Em Vicky Cristina Barcelona há um mal disfarçado deboche classista dos personagens que representam a busca de uma vida mais equilibrada, os que não são artistas. Seriam seres insossos, financistas excessivamente preocupados em ganhar dinheiro e consumir luxos. Os exóticos, hedonistas, charmosos e valorizados são os artistas, pintores, músicos, poetas, esses seres que vivem nos limites das paixões e criam novos sentido para o mundo.

Mas, ora bolas, se não houvesse gente com grana, disposta a pagar fortunas por uma meia dúzia de pinceladas dispersas em uma tela, como as que fazem os personagens Juan Antonio, de Bardem, e Maria Emília, de Penélope Cruz, quem iria sustentar os luxos dessa dupla? Se os dois não tivessem como pagar seus vinhos e jantares caros, como iriam ter tempo para se esfaquearam e viverem de arte? É fácil ridicularizar os executivos enquanto se glamouriza a vida dos artistas. Difícil seria fazer o oposto.
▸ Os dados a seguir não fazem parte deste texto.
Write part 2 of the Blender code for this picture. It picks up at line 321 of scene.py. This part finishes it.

E que história é aquela do poeta que escreve poesias tão belas que prefere destruí-las para não vê-las publicadas e não referendar as leis do mercado capitalista? Essa é uma das maiores idiotices que já vi. E o tal homem é mostrado no filme como um gênio. Tenho várias palavras palavras alternativas para chamá-lo. Gênio não é uma delas.

Não há nada de especialmente radical ou corajoso em mostrar turistas curtindo dias de loucura antes de retomar sua vida cotidiana. Seria como uma versão mais chique e colorida de Curtindo a Vida Adoidado. Ou, como lembrou o jornalista Arthur Dapieve no Globo "jovens-americanas-vivem-aventura-amorosa-em-país-latino. Não é muito original, é? Lembra o plot de Orquídea Selvagem". E tudo continua igual e nada muda ninguém. No filme Três Formas de Amar, pelo menos os personagens saem profundamente mexidos da experiência.
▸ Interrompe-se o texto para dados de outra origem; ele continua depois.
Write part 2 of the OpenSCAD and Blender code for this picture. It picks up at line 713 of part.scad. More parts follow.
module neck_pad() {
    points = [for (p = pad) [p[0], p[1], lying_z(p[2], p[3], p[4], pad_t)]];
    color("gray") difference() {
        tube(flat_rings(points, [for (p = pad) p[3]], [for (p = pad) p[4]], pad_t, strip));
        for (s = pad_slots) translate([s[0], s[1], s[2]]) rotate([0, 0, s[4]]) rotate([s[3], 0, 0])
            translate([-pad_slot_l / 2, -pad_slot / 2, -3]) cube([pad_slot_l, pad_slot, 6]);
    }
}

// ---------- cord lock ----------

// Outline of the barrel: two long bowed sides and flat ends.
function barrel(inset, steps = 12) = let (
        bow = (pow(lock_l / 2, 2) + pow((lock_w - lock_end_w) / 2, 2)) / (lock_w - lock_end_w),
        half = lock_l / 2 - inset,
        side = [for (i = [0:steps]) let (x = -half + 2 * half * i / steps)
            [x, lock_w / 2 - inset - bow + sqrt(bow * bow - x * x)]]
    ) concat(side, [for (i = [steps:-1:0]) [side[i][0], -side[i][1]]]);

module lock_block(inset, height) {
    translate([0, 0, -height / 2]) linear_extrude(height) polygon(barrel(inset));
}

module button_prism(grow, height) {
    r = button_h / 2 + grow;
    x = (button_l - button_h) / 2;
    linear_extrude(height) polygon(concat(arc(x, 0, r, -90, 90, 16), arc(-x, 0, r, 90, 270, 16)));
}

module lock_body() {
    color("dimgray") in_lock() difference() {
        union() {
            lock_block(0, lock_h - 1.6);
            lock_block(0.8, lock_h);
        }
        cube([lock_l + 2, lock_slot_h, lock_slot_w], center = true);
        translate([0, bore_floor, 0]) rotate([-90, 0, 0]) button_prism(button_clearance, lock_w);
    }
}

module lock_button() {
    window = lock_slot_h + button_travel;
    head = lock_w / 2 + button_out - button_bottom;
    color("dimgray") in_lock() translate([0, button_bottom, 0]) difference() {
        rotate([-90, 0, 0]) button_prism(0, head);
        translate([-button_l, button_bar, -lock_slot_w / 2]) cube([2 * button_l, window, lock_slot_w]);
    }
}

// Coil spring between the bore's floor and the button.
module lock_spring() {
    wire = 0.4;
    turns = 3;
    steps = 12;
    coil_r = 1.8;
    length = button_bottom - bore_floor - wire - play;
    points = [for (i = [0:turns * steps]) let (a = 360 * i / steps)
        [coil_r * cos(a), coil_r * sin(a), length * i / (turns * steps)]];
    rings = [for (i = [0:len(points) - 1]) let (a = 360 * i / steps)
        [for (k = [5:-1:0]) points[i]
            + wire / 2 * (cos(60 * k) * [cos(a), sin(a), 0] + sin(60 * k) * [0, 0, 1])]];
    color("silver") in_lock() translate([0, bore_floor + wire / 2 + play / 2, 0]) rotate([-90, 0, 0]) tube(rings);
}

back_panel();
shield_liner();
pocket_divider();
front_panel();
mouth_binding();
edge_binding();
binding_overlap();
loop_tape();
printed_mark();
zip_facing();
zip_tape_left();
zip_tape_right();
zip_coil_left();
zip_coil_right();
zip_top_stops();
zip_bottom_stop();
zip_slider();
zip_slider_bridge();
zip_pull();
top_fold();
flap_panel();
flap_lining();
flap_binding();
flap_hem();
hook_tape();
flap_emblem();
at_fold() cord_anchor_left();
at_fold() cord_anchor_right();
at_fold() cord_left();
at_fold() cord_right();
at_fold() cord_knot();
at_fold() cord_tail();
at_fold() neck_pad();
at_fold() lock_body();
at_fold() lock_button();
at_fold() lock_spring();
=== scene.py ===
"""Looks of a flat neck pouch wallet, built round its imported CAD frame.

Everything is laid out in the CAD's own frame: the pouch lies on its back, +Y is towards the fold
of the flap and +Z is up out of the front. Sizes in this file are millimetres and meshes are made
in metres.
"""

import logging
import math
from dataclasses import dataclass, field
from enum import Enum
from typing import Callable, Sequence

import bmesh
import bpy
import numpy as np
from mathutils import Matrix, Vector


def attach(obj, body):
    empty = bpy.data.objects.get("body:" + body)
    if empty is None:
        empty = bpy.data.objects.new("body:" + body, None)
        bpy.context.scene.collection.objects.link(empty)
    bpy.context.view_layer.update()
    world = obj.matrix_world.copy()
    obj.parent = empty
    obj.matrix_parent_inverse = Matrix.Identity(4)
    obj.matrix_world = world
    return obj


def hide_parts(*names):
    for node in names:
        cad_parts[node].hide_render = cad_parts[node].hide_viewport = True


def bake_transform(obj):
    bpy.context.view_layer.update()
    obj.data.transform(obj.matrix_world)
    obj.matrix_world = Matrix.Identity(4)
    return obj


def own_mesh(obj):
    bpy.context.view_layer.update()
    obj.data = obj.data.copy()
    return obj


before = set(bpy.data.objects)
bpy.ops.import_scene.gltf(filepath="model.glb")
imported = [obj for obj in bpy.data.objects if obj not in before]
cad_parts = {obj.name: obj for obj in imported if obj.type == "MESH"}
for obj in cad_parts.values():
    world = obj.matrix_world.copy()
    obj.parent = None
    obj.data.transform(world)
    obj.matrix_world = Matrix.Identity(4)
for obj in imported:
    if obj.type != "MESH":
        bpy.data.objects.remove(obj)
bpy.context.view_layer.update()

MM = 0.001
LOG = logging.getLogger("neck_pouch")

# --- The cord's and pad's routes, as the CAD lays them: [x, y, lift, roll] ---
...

Para um filme mais audacioso, recomendo Rumo ao Sul, de Laurent Cantet, com Charlotte Rampling que conta a história de três mulheres americanas que viajam até o Haiti e se envolvem com o mesmo homem, um jovem local cheio de sex appeal. Estou sendo um pouco injusto. Vicky e suas amigas tem seus méritos. Felizmente não sou pago para relacioná-los.